I purchased my own endless source of headaches about four years
ago. Had I known then what I do now I could have probably saved
oodles of money, not to mention my sanity, by contracting the
work out to one of the above-mentioned entrepreneurs. These guys
apparently have a better source of prozac -- or teenage assistants
-- than I do. Even dollar hungry high school students, who ordinarily
will do anything for car money, don’t last at this job
for long. As soon as I get them trained, they spontaneously --
and mysteriously – vanish. Even at ten bucks an hour! Here
is what has the kids in my neighborhood running for their life
when they see me coming:
Bottle tumbling works on the same principle as rock tumbling,
except that the bottle is held stationary while the tumbling
medium is rotated around the interior and exterior of the bottle.
Short lengths of copper wire, in great quantity, are used as
the tumbling medium. These copper pellets are placed inside the
bottle (the exact amount is a highly guarded secret which I’m
still trying to figured out) along with similarly undetermined
amounts of water, and a fine powdered abrasive referred to as “cut.” The
bottle is then inserted into a PVC tube with fingers to hold
the base and then a secret incantation – still unbeknownst
to me -- is invoked once more to determine the correct amount
of yet more pellets, water and cut, to scour the exterior surface
of the bottle. A lid with rubber stopper, which is inserted into
the neck of the bottle, completes this stage of the process.
While the canisters turn endlessly on a series of rollers driven
by an electric motor, the abrasive slurry removes a fine layer
of glass, along with “sick” and light scratches.
This process takes anywhere from a day to a week depending on
the size of cut used and how much glass needs to be removed.
Again, unknown formulas are used to determine these variables.
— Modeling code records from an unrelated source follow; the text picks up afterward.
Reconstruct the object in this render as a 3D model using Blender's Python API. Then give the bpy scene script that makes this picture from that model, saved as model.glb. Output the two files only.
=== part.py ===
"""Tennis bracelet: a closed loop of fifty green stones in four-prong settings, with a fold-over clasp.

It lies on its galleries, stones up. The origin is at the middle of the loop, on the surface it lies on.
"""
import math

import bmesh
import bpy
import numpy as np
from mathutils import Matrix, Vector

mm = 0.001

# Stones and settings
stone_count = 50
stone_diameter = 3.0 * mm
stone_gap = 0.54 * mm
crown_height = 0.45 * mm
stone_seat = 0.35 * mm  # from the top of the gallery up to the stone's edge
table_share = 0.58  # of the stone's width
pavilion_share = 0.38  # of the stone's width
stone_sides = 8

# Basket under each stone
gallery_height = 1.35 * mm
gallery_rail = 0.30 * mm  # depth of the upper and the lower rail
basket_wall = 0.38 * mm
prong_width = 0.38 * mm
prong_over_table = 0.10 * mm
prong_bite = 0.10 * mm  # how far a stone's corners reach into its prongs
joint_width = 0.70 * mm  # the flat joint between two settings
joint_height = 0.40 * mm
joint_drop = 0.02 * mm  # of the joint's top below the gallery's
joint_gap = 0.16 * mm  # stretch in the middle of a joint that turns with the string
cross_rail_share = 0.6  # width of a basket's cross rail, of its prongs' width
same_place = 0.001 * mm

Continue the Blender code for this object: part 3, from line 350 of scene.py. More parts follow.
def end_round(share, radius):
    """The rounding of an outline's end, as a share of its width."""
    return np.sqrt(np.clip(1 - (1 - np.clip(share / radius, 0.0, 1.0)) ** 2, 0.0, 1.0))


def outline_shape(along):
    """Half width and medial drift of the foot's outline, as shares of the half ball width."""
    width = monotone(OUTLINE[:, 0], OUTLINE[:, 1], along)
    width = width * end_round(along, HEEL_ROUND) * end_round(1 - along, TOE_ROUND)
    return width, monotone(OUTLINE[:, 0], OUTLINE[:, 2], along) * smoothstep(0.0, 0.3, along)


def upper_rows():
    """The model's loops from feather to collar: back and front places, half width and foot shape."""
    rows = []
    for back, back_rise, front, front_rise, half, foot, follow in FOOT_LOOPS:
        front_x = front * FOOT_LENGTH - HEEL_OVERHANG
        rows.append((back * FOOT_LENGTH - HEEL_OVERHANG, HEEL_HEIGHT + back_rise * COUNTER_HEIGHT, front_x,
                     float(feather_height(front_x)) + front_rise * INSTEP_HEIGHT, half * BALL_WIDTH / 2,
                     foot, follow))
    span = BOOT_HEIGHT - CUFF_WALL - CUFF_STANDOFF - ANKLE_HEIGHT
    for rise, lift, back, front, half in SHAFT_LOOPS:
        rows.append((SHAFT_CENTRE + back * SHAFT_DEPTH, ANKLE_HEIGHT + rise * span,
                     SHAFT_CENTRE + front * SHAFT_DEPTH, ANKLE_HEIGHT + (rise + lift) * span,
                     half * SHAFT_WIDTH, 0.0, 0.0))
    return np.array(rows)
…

When it is time to take the bottle out (or maybe not – you
won’t know until you’ve already done it) the inside
of the canister is filled with a foamy, black slime, which stains
anything it comes in contact with except glass. Next, the canister,
the bottle and all the pellets must be thoroughly washed lest
any remaining trace of cut remain to contaminate the next step – the
polishing process. In case you haven’t already made the
connection, a canister full of copper pellets is real heavy,
making the task of handling and washing them one that your muscles
won’t soon forget. After a bottle has been “cut” it
comes out very foggy. This fogginess can hide remaining sick
that won’t be seen until after it has been polished and,
you guessed it, you get to put it through this maddening process
one more time.
The polishing stage is just like the cutting stage with the exception
of a powdered polishing compound added instead of cut. If all
the sick has been removed this step is relatively straightforward,
except when clear or aqua bottles are being polished. These colors
are notorious for displaying some degree of fogginess in one
or all areas of the “finished” bottle. When this
happens you’ve got to scratch your head and think, did
some leftover cut contaminate this run, or did I use too many
or not enough pellets, water or polish? Or did it possibly tumble
too long? Or not long enough? My analyst recommends I get rid
of the bottle machine.
Seriously though, bottle tumbling machines are great for anyone
who needs to clean a lot of bottles (and has plenty of time and
patience), such as a dealer, but most collectors are better off
contracting the work out. Unless you’d just rather do it
yourself and don’t mind getting your hands dirty, in which
case, this machine is for you!
Bottle cleaning machines and supplies :
Wayne Lowry “The
Jar Doctor”
http://www.jardoctor.com/
Bottle
cleaning machines and supplies, bottle brush assortment, bottle
cleaning service:
Russ Butler
http://www.wrinkles.cjb.net/
Caustic Acids
There is controversy among American and UK collectors about
the best method used to aggressively clean bottles. For some
inexplicable
reason, two widely differing methods evolved in the two countries
and to this day there is little, if any, cross acceptance of
them. Across the pond, a well-guarded secret formula (seriously)
of two caustic acids is used to strip a layer of glass away
from a dipped bottle. To get the best results, the mix and
timing
of immersion are critical. This process is most effective on
sick glass and to a lesser degree on scratches. A poor job
of acid dipping is easy to spot as it leaves the surface
pitted.
Even an experienced user can get these results when some areas
of the bottle surface turn out to be more porous than others,
resulting in an uneven attack on the glass. I’ve heard
stories of pioneer users of the acid method developing serious,
even fatal, illnesses as a result of breathing the fumes over
many years without the protection of a respirator.
The controversy rages on. As I see it, the key difference in
the two methods are that acid kills you by damaging the respiratory
system, while tumbling merely drives you insane! Pick your
poison. Maybe dirty bottles aren’t so bad after all?